As The Beatles popularity began to rise they sought out recording contracts to little avail until meeting with George Martin, an English record producer, who bluntly recalled for the annals of history that, “They were pretty awful. I understand why other record companies turned them down—but when I met them, I liked them.” (pg. 30) On Sunday, February 9, 1964 Ed Sullivan introduced them to the world. It was the beginning of a love relationship with the group that has remained unabated to this day with young people “rediscovering” their music, music that was never forgotten.
This astounding Taschen photobiography dwells little on the well known aspects of The Beatles, but rather chooses to follow Lennon’s personal life with Yoko Ono, a “Japanese conceptual artiste” he met in 1966. The gorgeous, touching art photography captures their life and love for one another in photographs seldom seen or even acknowledged by those who blamed her for the breakup of the band. John Winston Lennon and Yoko Ono swirl through these pages in photographs that bring memories of their life together in a touching and beautiful manner. The love, the down times, the music, the art, the peace activism, and their children are all there.

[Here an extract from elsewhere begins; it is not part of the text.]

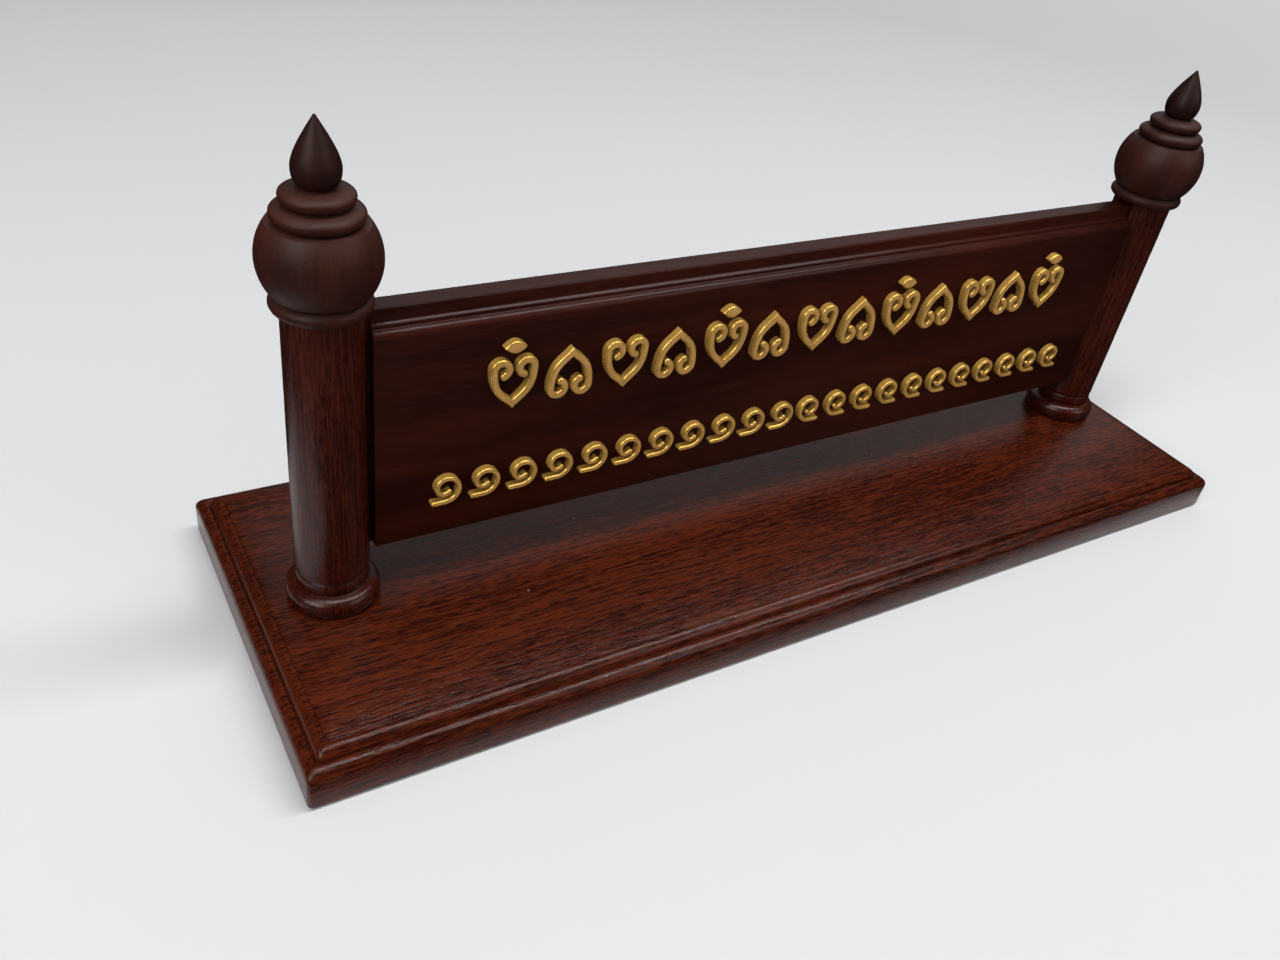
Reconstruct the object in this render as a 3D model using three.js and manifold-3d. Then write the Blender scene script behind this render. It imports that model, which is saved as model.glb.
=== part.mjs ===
// A desk name stand of stained wood: a moulded base board, two turned posts with turned finials, and a
// name board held upright between the posts. Two rows of gilt scroll ornaments lie on the board's face.
// Millimetres, +Z up. The origin is the centre of the base's underside, +X runs along the stand, and the
// ornamented face looks towards -Y.

import * as THREE from "three";
import { mergeVertices } from "three/addons/utils/BufferGeometryUtils.js";
import Module from "manifold-3d";

const wasm = await Module();
wasm.setup();

// ---- driving dimensions ----

const FIT = 0.3; // clearance between a piece and the hole, groove or shoulder that takes it

const BASE_LENGTH = 381;
const BASE_WIDTH = 127;
const BASE_THICKNESS = 17;
const BASE_FOOT_ROUND = 1.6; // radius of the lower arris
const BEAD_ROUND = 3.2; // radius of the bead along the outer edge
const QUIRK_INSET = 4.0; // from the edge in to the groove above the bead
const QUIRK_DEPTH = 0.6;
const OVOLO_ROUND = 3.3; // quarter round that climbs from the groove to the panel
const PANEL_STEP = 0.5; // sharp rise from the quarter round to the flat panel

const POST_INSET = 27.4; // from the base's end in to a post's axis
const SHAFT_RADIUS = 11;
const SHAFT_TAPER = 0.3; // radius lost between the ring and the finial
const FOOT_BULGE = 3.1; // how far the half-round foot stands out past the shaft
const FOOT_HEIGHT = 6.6;
const RING_HEIGHT = 3.4; // the thin ring between the foot and the shaft
const POST_GROOVE = 1.0; // depth and width of the turned grooves either side of that ring
const TENON_RADIUS = 5;
const TENON_LENGTH = 9;

const BOARD_LIFT = 18.6; // from the base's panel up to the name board
const BOARD_HEIGHT = 78;
const BOARD_THICKNESS = 13;
const BOARD_ARRIS = 0.7; // small rounding of the board's edges
const FASCIA_HEIGHT = 4.2; // plain band along the board's top
const LEDGE = 1.0; // how far the flat ledge under it steps out
const LEDGE_DROP = 1.4; // from that ledge down to the quarter round
const BOARD_OVOLO = 2.2; // radius of the quarter round that runs out to the board's face
const TOP_GAP = 0.8; // between the board's top and the finial above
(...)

One might expect that a book simply entitled, Lennon would have scores of photographs depicting John Lennon’s work and times with The Beatles, but instead the authors chose to paint a portrait of his personal life. It was a life he chose to share with the woman of his dreams (not that of anyone else), Yoko Ono. As High Fidelity magazine once quipped, “”The Ono-Lennon marriage brings together one of the most extraordinary representatives of popular culture in the history of the world. The results are sometimes puzzling and sometimes frustrating, but almost always provocative.” (pg. 90) This astounding book will surprise the reader with its photographic portrayal of Lennon’s life. Its beauty and message are one that he most likely would have wanted to show the world. The text is in English, French, and German. The back matter has a listing of essential recordings, a bibliography, an awards and chart history. Taschen has given us a glimpse into Lennon’s life, a vision we can only imagine he would have wanted us to see.
Quill says: All those who adored John Lennon and want to know more about his life with Yoko Ono will be taken aback with the breadth of material just waiting to be discovered in this amazing portrait of their lives and their love.